Should we ever detect an extraterrestrial civilization, or any kind of alien life for that matter, it's a safe bet they'll look very different from us. They'll also probably think in a way that's completely foreign to what we're used to. Here's how experts believe we might be able to predict what the minds of aliens will be like.
Intelligence has historically been studied by comparing nonhuman cognitive and language abilities with human abilities. Primate-like species, which show human-like anatomy and share evolutionary lineage, have been the most studied. However, when comparing animals of non-primate origins our abilities to profile the potential for intelligence remains inadequate.
Historically our measures for nonhuman intelligence have included a variety of tools: (1) physical measurements – brain to body ratio, brain structure/convolution/neural density, presence of artifacts and physical tools, (2) observational and sensory measurements – sensory signals, complexity of signals, cross-modal abilities, social complexity, (3) data mining – information theory, signal/noise, pattern recognition, (4) experimentation – memory, cognition, language comprehension/use, theory of mind, (5) direct interfaces – one way and two way interfaces with primates, dolphins, birds and (6) accidental interactions – human/animal symbiosis, cross-species enculturation. Because humans tend to focus on “human-like” attributes and measures and scientists are often unwilling to consider other “types” of intelligence that may not be human equated, our abilities to profile “types” of intelligence that differ on a variety of scales is weak. Just as biologists stretch their definitions of life to look at extremophiles in unusual conditions, so must we stretch our descriptions of types of minds and begin profiling, rather than equating, other life forms we may encounter.

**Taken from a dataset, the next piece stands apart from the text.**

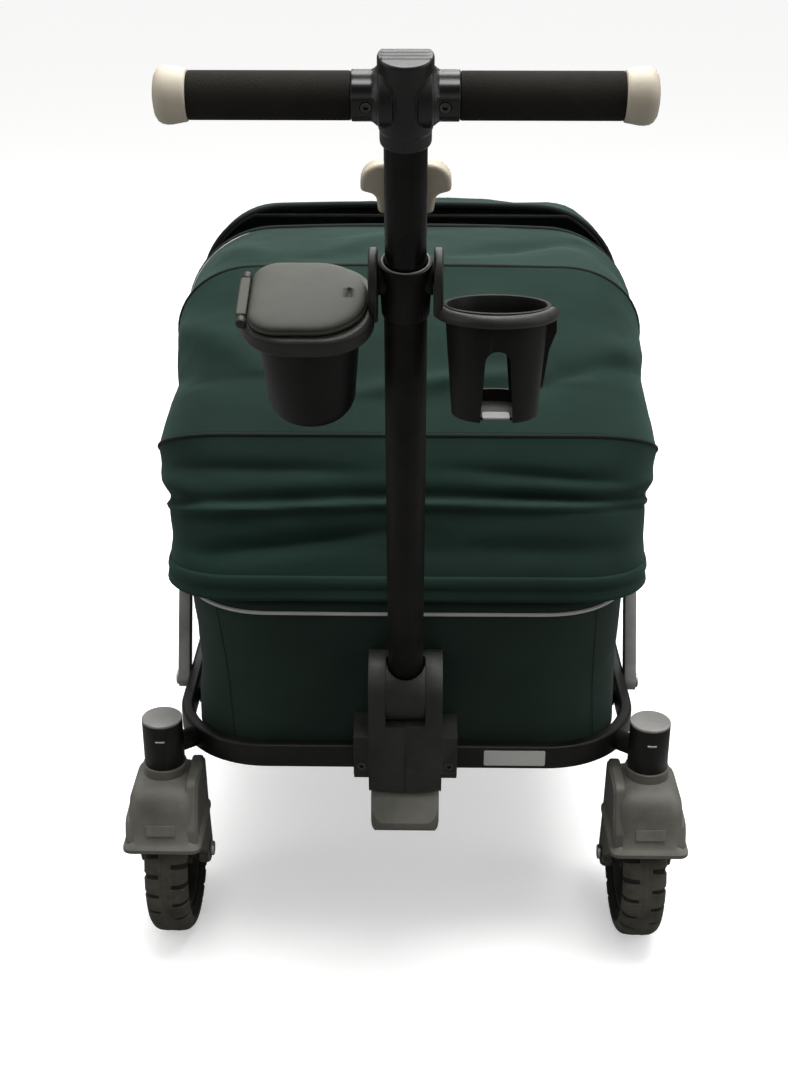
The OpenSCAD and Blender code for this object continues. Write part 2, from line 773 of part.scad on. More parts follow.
module hub_screws() color("silver") pole_frame() hub_screw_place() difference() {
  union() {
    cylinder(d = 8.9, h = 3.9);
    cylinder(d = 4, h = 5);
  }
  translate([0, 0, -1]) cylinder(d = 4.6, h = 3, $fn = 6);
}

module cross_tube() color("#2b2b29") pole_frame() translate([0, 0, pole_len])
  for (s = [-1, 1]) difference() {
    rod_x(cross_d, s > 0 ? slide_d / 2 + 1 : 8 - grip_l / 2, s > 0 ? grip_l / 2 - 8 : -slide_d / 2 - 1);
    rod_x(cross_d - 4, -grip_l, grip_l);
  }

module foam_grips() color("#201e1b") pole_frame() translate([0, 0, pole_len])
  for (s = [-1, 1]) difference() {
    rod_x(foam_d, s > 0 ? socket_x + 0.1 : -foam_end, s > 0 ? foam_end : -socket_x - 0.1);
    rod_x(cross_d + 0.04, -grip_l, grip_l);
  }

module grip_caps() color("#b9ad9c") pole_frame() translate([0, 0, pole_len])
  for (s = [-1, 1]) rotate([0, s * 90, 0]) difference() {
    union() {
      translate([0, 0, foam_end + 0.1]) cylinder(d = foam_d + 1, h = cap_l - 16);
      translate([0, 0, foam_end + cap_l - 20.9]) rotate_extrude() intersection() {
        translate([0, -2]) circle(foam_d / 2 + 3.5);
        square([foam_d, 20.9]);
      }
    }
    cylinder(d = cross_d + 0.04, h = grip_l / 2 - 7.9);
    translate([0, 0, grip_l / 2]) cylinder(d = 200, h = 20);
  }

module trigger() color("#b3a797") pole_frame() translate([0, 0, trigger_at]) {
  // finger wings behind the pole, narrow below and flared above
  rotate([90, 0, 0]) translate([0, 0, -trigger_y - 15]) linear_extrude(15) {
    translate([-24, -37]) square([48, 30]);
    polygon([[-24, -10], [24, -10], [31, 2], [-31, 2]]);
    polygon([[-31, 2], [31, 2], [38, 5], [38, 12], [30, 19], [-30, 19], [-38, 12], [-38, 5]]);
  }
  slab(-4.7, 4.7, 2, trigger_y + 1, -13, 12);
}

module trigger_spring() color("silver") pole_frame()
  for (i = [0:6]) translate([0, 0, trigger_at + 13.2 + 2.9 * i])
    rotate_extrude() translate([9, 0]) circle(d = 2, $fn = 16);

// ---- snack box ----

module snack_ring() color("#33322f") pole_frame() {
  difference() {
    union() {
      translate([snack_x, 0, snack_ring_at]) linear_extrude(snack_ring_h)
        rounded_rect(snack_w, snack_w, 46);
      // ear that turns on the collar's stud
      side_plate(-ear_in - ear_w, -ear_in) {
        translate([0, ear_at]) circle(27);
        polygon([[-15, ear_at], [15, ear_at], [11, snack_ring_at + 2], [-11, snack_ring_at + 2]]);
      }
    }
    translate([snack_x, 0, snack_ring_at - 1]) cylinder(d = bucket_d + 0.6, h = 40);
    translate([0, 0, ear_at]) rod_x(12 + 2 * fit, -80, 0);
    // the lid's hinge barrel turns here
    translate([lid_hinge_x, 0, lid_at + 1]) rotate([90, 0, 0])
      cylinder(d = 9, h = 57, center = true);
  }
  // hinge bar of the lid
  difference() {
    for (s = [-1, 1])
      translate([lid_hinge_x, s * 33, lid_at + 1]) rotate([90, 0, 0])
        cylinder(d = 9, h = 8, center = true);
    translate([lid_hinge_x, 0, lid_at + 1]) rotate([90, 0, 0]) cylinder(d = 4 + 2 * fit, h = 90, center = true);
  }
  for (s = [-1, 1])
    translate([lid_hinge_x - 4.5, s * 33 - 4, snack_ring_at + snack_ring_h - 1]) difference() {
      cube([9, 8, 3]);
      translate([4.5, -1, lid_at - snack_ring_at - snack_ring_h + 2]) rotate([-90, 0, 0])
        cylinder(d = 4 + 2 * fit, h = 10);
    }
}

module snack_bucket() color("#171613") pole_frame()
  translate([snack_x, 0, snack_ring_at + snack_ring_h - bucket_h]) {
    low = bucket_d - 14;
    lip_z = bucket_h - snack_ring_h;
    difference() {
      union() {
        cylinder(d1 = low - 6, d2 = low, h = 4);
        translate([0, 0, 4]) cylinder(d1 = low, d2 = bucket_d, h = lip_z - 4 - gap);
        translate([0, 0, lip_z - gap]) cylinder(d = bucket_d, h = snack_ring_h - 1);
      }
      translate([0, 0, 2.5]) cylinder(d1 = low - 8, d2 = bucket_d - 5, h = lip_z - 2.5);
      translate([0, 0, lip_z - 0.01]) cylinder(d = bucket_d - 5, h = snack_ring_h + 1);
    }
  }

module snack_lid() color("#6d6c64") pole_frame() {
  lid_x = snack_x + 1.5;
  difference() {
    union() {
      translate([lid_x, 0, lid_at]) linear_extrude(3) rounded_rect(lid_w, lid_d, 40);
      translate([lid_x, 0, lid_at + 3]) linear_extrude(lid_t - 5) rounded_rect(lid_w - 4, lid_d - 4, 38);
      translate([lid_x, 0, lid_at + lid_t - 2]) linear_extrude(2) rounded_rect(lid_w - 12, lid_d - 12, 34);
      translate([lid_hinge_x, 0, lid_at + 1]) rotate([90, 0, 0]) cylinder(d = 8, h = 56, center = true);
      slab(lid_hinge_x, lid_x - lid_w / 2 + 20, -28, 28, lid_at, lid_at + 4);
    }
    // clear of the fixed hinge knuckles
    for (s = [-1, 1]) translate([lid_hinge_x, s * 33, lid_at + 1]) rotate([90, 0, 0])
      cylinder(d = 10, h = 9, center = true);
    // finger slot
    translate([lid_x + 36, 0, lid_at + lid_t - 2]) linear_extrude(4) rounded_rect(4, 16, 1.9);
  }
  translate([lid_hinge_x, 0, lid_at + 1]) rotate([90, 0, 0]) cylinder(d = 4, h = 73, center = true);
}

// ---- cup holder ----

module cup_frame() {
  pole_frame() translate([0, 0, ear_at]) rotate([-cup_tilt, 0, 0]) children();
}

module cup_holder() color("#262522") cup_frame() {
  low_d = cup_d - 13;
  floor_z = -cup_drop - cup_h;
  difference() {
    union() {
      translate([cup_x, 0, -cup_drop - cup_rim_h]) cylinder(d = cup_rim_d, h = cup_rim_h);
      translate([cup_x, 0, floor_z]) cylinder(d1 = low_d, d2 = cup_d, h = cup_h - cup_rim_h);
      side_plate(ear_in, ear_in + ear_w) {
        circle(27);
        polygon([[-15, 0], [15, 0], [18, -cup_drop - cup_rim_h], [-18, -cup_drop - cup_rim_h]]);
      }
      // side fin
      translate([cup_x + low_d / 2, 3, -cup_drop - cup_rim_h]) rotate([90, 0, 0]) linear_extrude(6)
        polygon([[-10, 2], [14, 2], [14, -14], [6, -30], [-2, -68], [-6, -68]]);
    }
    translate([cup_x, 0, floor_z + 3])
      cylinder(d1 = low_d - 2 * cup_wall, d2 = cup_d - 2 * cup_wall, h = cup_h - cup_rim_h - 3);
    translate([cup_x, 0, -cup_drop - cup_rim_h - 0.01]) cylinder(d = cup_d - 2 * cup_wall, h = 60);
    // finger slots, front and back
    for (s = [-1, 1]) translate([cup_x, s * 45, floor_z - 1]) rotate([90, 0, 0])
      linear_extrude(40, center = true) {
        translate([-11, s < 0 ? 0 : 14]) square([22, s < 0 ? 54 : 40]);
        translate([0, 54]) circle(11);
      }
    rod_x(12 + 2 * fit, 0, 80);
  }
}

// ---- rear brake ----

module rear_brake() color("#3f3e3a")
  translate([0, brake_y, brake_z]) {
    rod_end = post_x + tyre_w / 2;
    rod_x(brake_rod_d, -rod_end, rod_end);
    for (s = [-1, 1]) translate([s * post_x, 0, 0]) rotate([-3, 0, 0])
      translate([0, 0, -shoe_arm]) {
        rod_x(shoe_d, -18, 18);
        for (x = [-17, 11]) slab(x, x + 6, -5, 5, 0, shoe_arm - 1);
      }
    // foot tread
    rotate([-20, 0, 0]) slab(-45, 45, -8, 22, 3, 11);
  }

ring_frame();
corner_posts();
post_caps();
swivel_bearings();
rear_forks();
rear_axles();
floor_board();
floor_pad();
basket();
strut_pins();
hinge_housing_left();
hinge_housing_right();
housing_screws();
hinge_pins();
pedal_spring();
foot_pedal();
caster_fork_left();
caster_axle_left();
caster_fork_right();
caster_axle_right();
rim_front_left();
tyre_front_left();
rim_front_right();
tyre_front_right();
rim_rear_left();
tyre_rear_left();
rim_rear_right();
tyre_rear_right();
front_struts();
rear_struts();
top_rail();
hood_pivots();
near_bow_1();
near_bow_2();
near_bow_3();
near_cloth_1();
near_cloth_2();
near_cloth_3();
far_bow_1();
far_bow_2();
far_bow_3();
far_cloth_1();
far_cloth_2();
far_cloth_3();
lower_pole();
handle_knuckle();
accessory_collar();
upper_pole();
handle_hub();
cross_tube();
foam_grips();
grip_caps();
hub_screws();
trigger();
trigger_spring();
snack_ring();
snack_bucket();
snack_lid();
cup_holder();
rear_brake();
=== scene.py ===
# %% [markdown]
# # A kids pull wagon
#
# The wagon has a ring-shaped base on four chunky wheels, a fabric basket hung in an upper rail, two
# fan-shaped hoods, and a leaning pole with a cross grip, a snack box and a cup holder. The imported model
# is the frame: it gives every size and place. This script dresses that frame: it sews the soft goods,
# moulds the plastics, cuts the tyre tread and gives each material its own grain, weave and gloss.

import json
import math

import bmesh
import bpy
import numpy as np
from mathutils import Matrix, Vector, noise

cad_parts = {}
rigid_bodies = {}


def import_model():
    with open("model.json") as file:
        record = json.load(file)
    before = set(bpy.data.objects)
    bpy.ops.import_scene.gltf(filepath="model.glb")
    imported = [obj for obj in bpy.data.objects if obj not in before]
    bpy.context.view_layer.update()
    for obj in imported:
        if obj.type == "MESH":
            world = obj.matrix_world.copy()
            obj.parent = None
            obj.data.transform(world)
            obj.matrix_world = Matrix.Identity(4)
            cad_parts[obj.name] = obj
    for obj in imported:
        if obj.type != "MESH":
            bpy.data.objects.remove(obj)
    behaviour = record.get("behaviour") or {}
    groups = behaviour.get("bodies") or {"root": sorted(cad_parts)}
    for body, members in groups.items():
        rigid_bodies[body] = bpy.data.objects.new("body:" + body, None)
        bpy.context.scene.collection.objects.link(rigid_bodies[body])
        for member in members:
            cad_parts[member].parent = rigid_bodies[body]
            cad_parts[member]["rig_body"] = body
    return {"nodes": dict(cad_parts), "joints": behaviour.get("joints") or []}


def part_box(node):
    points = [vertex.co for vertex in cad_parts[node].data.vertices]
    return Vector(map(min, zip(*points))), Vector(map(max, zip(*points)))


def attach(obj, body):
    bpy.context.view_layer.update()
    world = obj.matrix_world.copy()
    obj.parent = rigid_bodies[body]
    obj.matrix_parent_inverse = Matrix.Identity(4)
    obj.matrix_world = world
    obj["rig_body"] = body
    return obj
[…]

COMPLEX (COmplexity of Markers for Profiling Life in EXobiology) offers a new approach to profile a variety of organisms along multiple dimensions including EQ – Encephalization Quotient, CS – Communication Signal complexity, IC – Individual Complexity, SC – Social Complexity and II – Interspecies Interaction. Because Earth species are found along a variety of continuums, defining an intelligence profile along these different trajectories rather than comparing them only to human intelligence, may give us insight into a potential tool for quickly assessing unknown species. The application of profiling nonhuman species, out of world, will be both observational and potentially interactive in some way. Using profiles and indicators gleaned from Earth species to help us develop profiles and using pattern recognition, modeling and other data mining techniques could help jump start our understanding of other organisms and their potential for certain “types” of intelligence.